Gloria a ti, amante del saber pretérito
en monásticas celdas escondido,
que, de miniados códices el mérito
por arrancar al polvo del olvido,

la clara antorcha de tu juicio enciendes
y en fatigosas cláusulas penetras
y a los tesoros que disipas tiendes
la red sutil de tus profanas letras.[…]

¡Gloria a ti, de la tónica belleza
de ingenuos monorrimos hierofante,
cuando aún nieve no cuaja en tu cabeza
ni marchitas arrugas tu semblante!

¡Y el Señor a tu espíritu fecundo
que deleznable presunción no empaña,
aliento dé para mostrar al mundo
los filones artísticos de España!

¡Y de Apolo los fieles amadores
un himno en alabanza entonaremos
de ti que aroma de silvestres flores
difundes por los parques de Academos!

Acaso era elogio excesivo aludir a la «juventud» de un Menéndez Pidal ya en su primera cuarentena, aunque ciertamente todavía la nieve no cuajara en su cabeza.

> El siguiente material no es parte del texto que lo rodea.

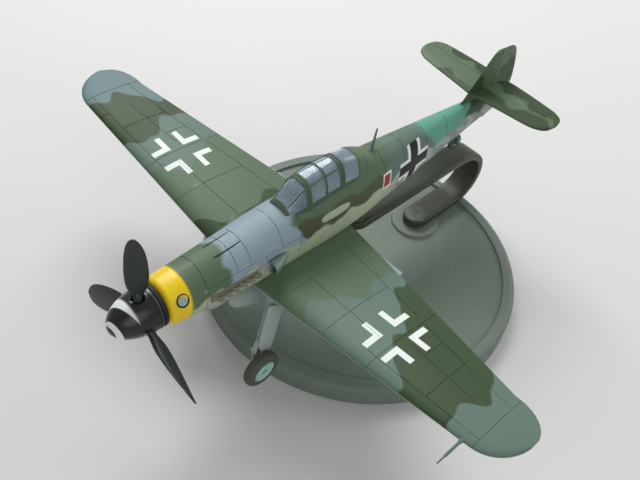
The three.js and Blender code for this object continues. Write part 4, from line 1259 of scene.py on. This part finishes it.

Don Ramón nunca fue muy aficionado a expansiones retóricas, ni a la poesía del Modernismo. Se conserva algún apunte suyo que revela lo poco que le gustaba la poesía de Manuel Machado. Tampoco el poeta parnasiano parece haberle suscitado interés alguno. Recibió varios de los libros de poemas de Antonio de Zayas, libros hasta hoy intonsos, y suponemos que agradeció cortésmente el poema que le dedicó, sin darle mayor importancia. Conservó el autógrafo de su «epinicio» como uno más de los ecos de L’épopée castillane; y el volumen impreso del poemario de 1912 pasó a la estantería más alta, y menos transitada, de los libros que consideraba como bibliografía secundaria sobre el romancero, haciendo compañía a otro volumen de Zayas, Leyenda, del que formaban parte tres curiosos romances: uno sobre el intento frustrado de Alfonso XI para prender y asesinar a don Juan Manuel, y dos renovaciones del romancero «morisco».